When you retire, you lose your salary and, with it, an important portion of your monthly income. If you’re not careful, that drop in income can lead to a lot of financial problems. That’s why avoiding costly mistakes becomes so important after retirement, especially if you want to make the most of it.
This article will take a look at the top three mistakes retirees make.
1. Not planning for unfortunate life events
The loss of a loved one can be emotionally devastating. Unfortunately, it can also destroy your finances if you’re not prepared. Medical costs, funeral costs, these can take away your savings in a very short period of time. And it won’t stop here. Losing a spouse also means that a household also loses one social security benefit. And this invites even more problems into a senior’s life.
Such tragic events can’t be stopped. And the chance of at least one of them occurring during retirement is extremely high. Fortunately, there are multiple ways to protect yourself against them. Start by saving or setting aside some additional funds for such events. Additionally, don’t forget to buy the necessary insurance.

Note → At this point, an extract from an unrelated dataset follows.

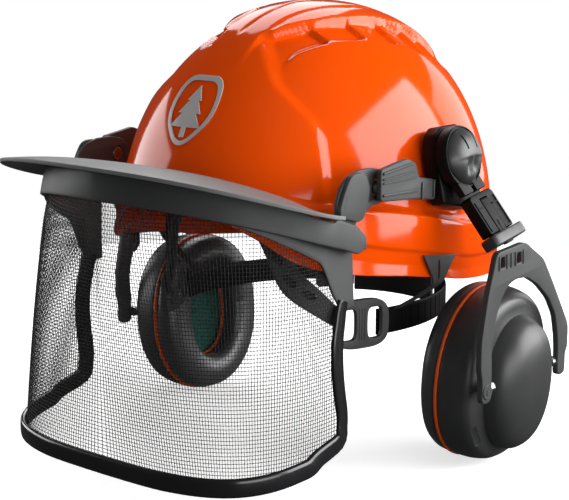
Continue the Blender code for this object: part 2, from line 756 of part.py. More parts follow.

It can help save both your life and your finances.
2. Having a risky investment portfolio
As the last financial crisis taught us, investing all your money in one thing can be a huge mistake. It only takes one crisis to bankrupt you, and it doesn’t even have to be a big one.
If you want a quiet, peaceful retirement, you have to make sure that your investment portfolio is free of risk. Try to keep it as balanced as possible and you should be fine.
3. Rushing to claim Social Security Benefits
Retirement can last for at least 20 years. That’s a very long time, so you have to make sure that your retirement money lasts. Fortunately, Social Security can help you out. It can be an inflation-protected income source during retirement, and, if you manage to make the most of it, you will be able to take some pressure off of your savings.
You don’t have to start receiving Social Security benefits at 62. You can wait until you’re 70. The more you wait to receive those benefits, the bigger the inflation increases will be. So delay getting them as long as possible for your situation.